── Supplied material ──

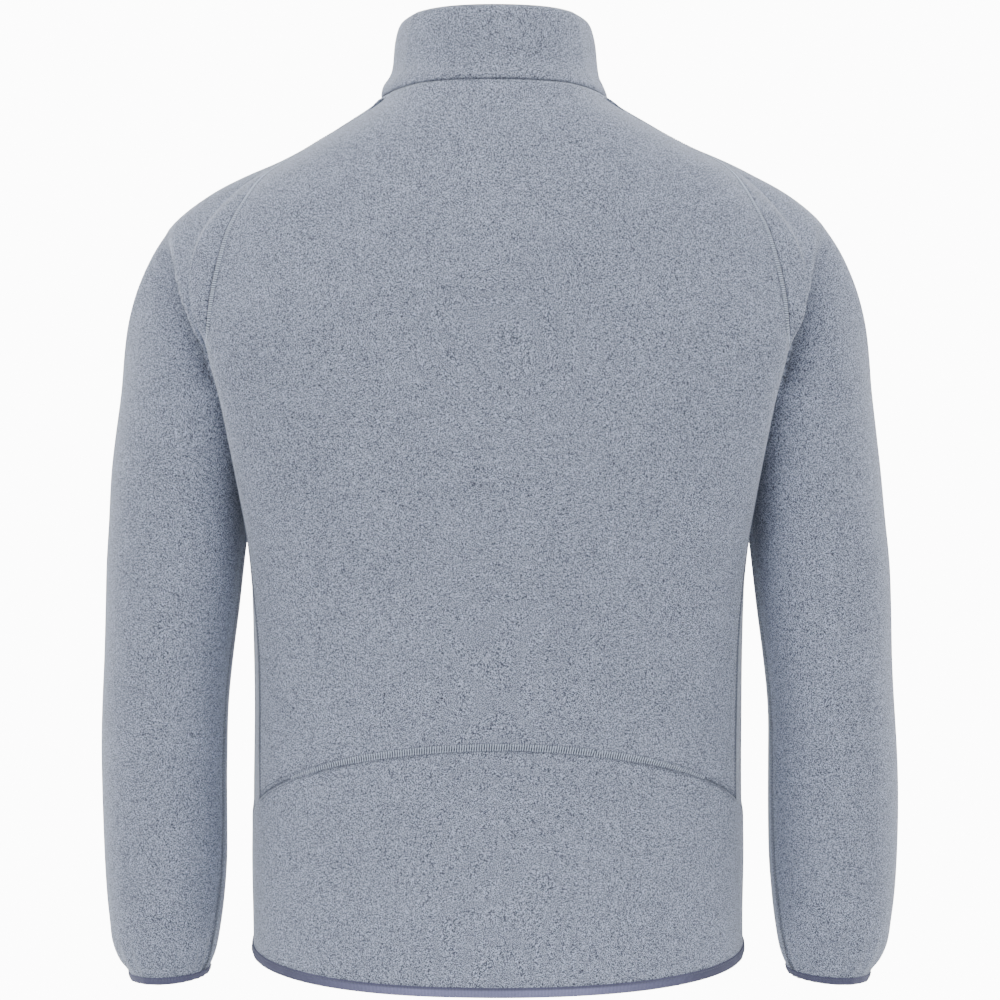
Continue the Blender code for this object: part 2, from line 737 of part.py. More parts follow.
def binding(name, edge, above, normals, height, closed=False):
    """A strip folded round an edge: a channel whose legs lie on both faces of the cloth."""
    down = edge - above
    down -= (down * normals).sum(1)[:, None] * normals
    down /= np.linalg.norm(down, axis=1)[:, None]
    outside = SEAM_GAP
    inside = -FLEECE - SEAM_GAP
    low = SEAM_GAP
    profile = (
        (outside, -height + BINDING),
        (outside + 0.7 * BINDING, -height + BINDING),
        (outside + BINDING, 0.0),
        (outside + 0.4 * BINDING, low + 0.8 * BINDING),
        (inside - 0.4 * BINDING, low + 0.8 * BINDING),
        (inside - BINDING, 0.0),
        (inside - 0.7 * BINDING, -height + BINDING),
        (inside, -height + BINDING),
        (inside, low),
        (outside, low),
    )
    sections = np.stack([edge + out * normals + lower * down for out, lower in profile], 1)
    return swept(name, sections, "binding", closed)


def across_row(row, x):
    """The place on a row of a panel that lies this far from the centre front."""
    return np.array([x, np.interp(x, row[:8, 0], row[:8, 1]), np.interp(x, row[:8, 0], row[:8, 2])])


def outward_of(line):
    """Unit directions out of the jacket, in the plane of the centre front."""
    along = np.gradient(line, axis=0)
    outward = np.column_stack([np.zeros(len(line)), along[:, 2], -along[:, 1]])
    outward /= np.linalg.norm(outward, axis=1)[:, None]
    return outward * np.sign(outward[:, 1:2])


def strip(name, near, far, depth, thick, finish):
    """A flat strip between two lines, set in from the cloth's outer face."""
    inward = -outward_of(near)
    depth = np.reshape(depth, (-1, 1))
    sections = np.stack(
        [
            near + depth * inward,
            far + depth * inward,
            far + (depth + thick) * inward,
            near + (depth + thick) * inward,
        ],
        1,
    )
    return swept(name, sections, finish)


def in_frame(points, frame):
    """World places of (across, outward, up) points in a frame on the zip."""
    place, outward, up = frame
    points = np.asarray(points, float) * MM
    across = np.array([1.0, 0.0, 0.0])
    return place + points[:, :1] * across + points[:, 1:2] * outward + points[:, 2:] * up


def prism(name, outline, near, far, axis, frame, finish):
    """An outline of two coordinates in mm, carried along the third from near to far."""
    sections = [np.insert(np.asarray(outline, float), axis, level, axis=1) for level in (near, far)]
    sections = np.array([in_frame(section, frame) for section in sections])
    return swept(name, sections, finish)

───

■ Request
Restate every line of the data word for word.

■ Exercise answer
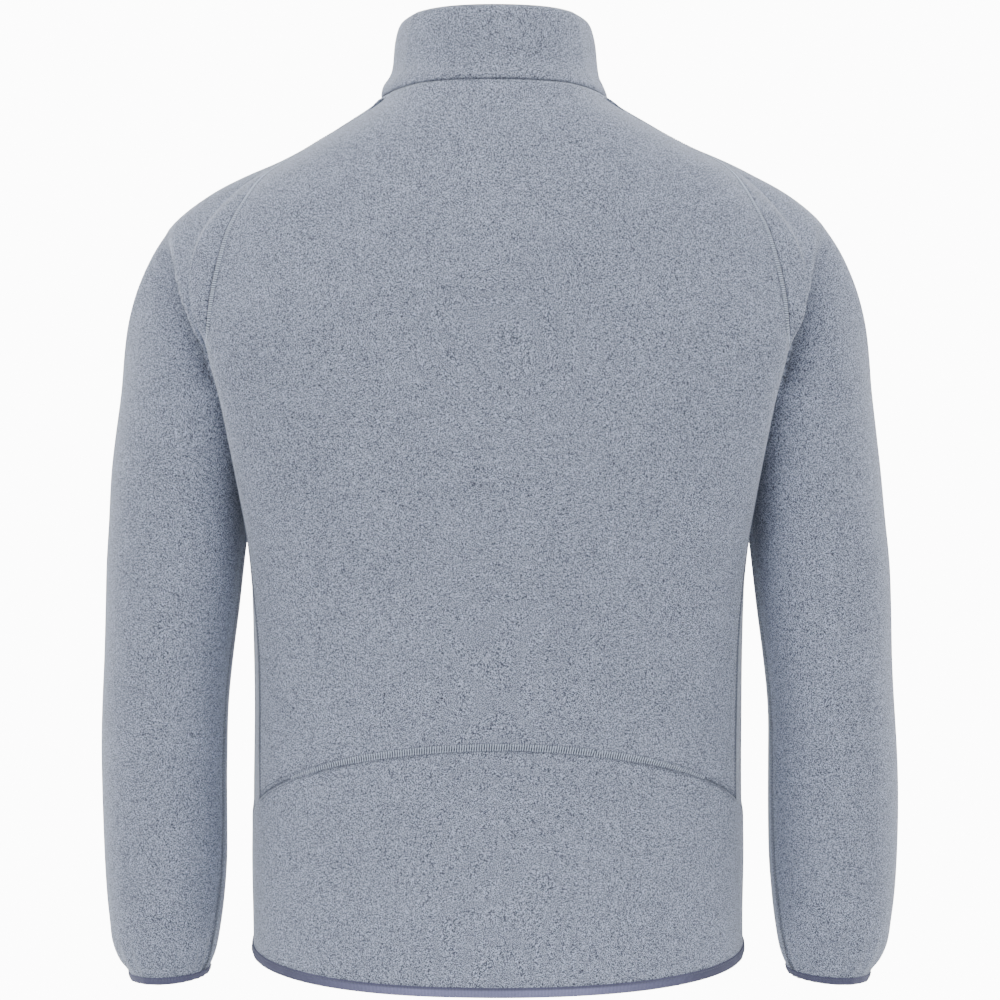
Continue the Blender code for this object: part 2, from line 737 of part.py. More parts follow.
def binding(name, edge, above, normals, height, closed=False):
    """A strip folded round an edge: a channel whose legs lie on both faces of the cloth."""
    down = edge - above
    down -= (down * normals).sum(1)[:, None] * normals
    down /= np.linalg.norm(down, axis=1)[:, None]
    outside = SEAM_GAP
    inside = -FLEECE - SEAM_GAP
    low = SEAM_GAP
    profile = (
        (outside, -height + BINDING),
        (outside + 0.7 * BINDING, -height + BINDING),
        (outside + BINDING, 0.0),
        (outside + 0.4 * BINDING, low + 0.8 * BINDING),
        (inside - 0.4 * BINDING, low + 0.8 * BINDING),
        (inside - BINDING, 0.0),
        (inside - 0.7 * BINDING, -height + BINDING),
        (inside, -height + BINDING),
        (inside, low),
        (outside, low),
    )
    sections = np.stack([edge + out * normals + lower * down for out, lower in profile], 1)
    return swept(name, sections, "binding", closed)


def across_row(row, x):
    """The place on a row of a panel that lies this far from the centre front."""
    return np.array([x, np.interp(x, row[:8, 0], row[:8, 1]), np.interp(x, row[:8, 0], row[:8, 2])])


def outward_of(line):
    """Unit directions out of the jacket, in the plane of the centre front."""
    along = np.gradient(line, axis=0)
    outward = np.column_stack([np.zeros(len(line)), along[:, 2], -along[:, 1]])
    outward /= np.linalg.norm(outward, axis=1)[:, None]
    return outward * np.sign(outward[:, 1:2])


def strip(name, near, far, depth, thick, finish):
    """A flat strip between two lines, set in from the cloth's outer face."""
    inward = -outward_of(near)
    depth = np.reshape(depth, (-1, 1))
    sections = np.stack(
        [
            near + depth * inward,
            far + depth * inward,
            far + (depth + thick) * inward,
            near + (depth + thick) * inward,
        ],
        1,
    )
    return swept(name, sections, finish)


def in_frame(points, frame):
    """World places of (across, outward, up) points in a frame on the zip."""
    place, outward, up = frame
    points = np.asarray(points, float) * MM
    across = np.array([1.0, 0.0, 0.0])
    return place + points[:, :1] * across + points[:, 1:2] * outward + points[:, 2:] * up


def prism(name, outline, near, far, axis, frame, finish):
    """An outline of two coordinates in mm, carried along the third from near to far."""
    sections = [np.insert(np.asarray(outline, float), axis, level, axis=1) for level in (near, far)]
    sections = np.array([in_frame(section, frame) for section in sections])
    return swept(name, sections, finish)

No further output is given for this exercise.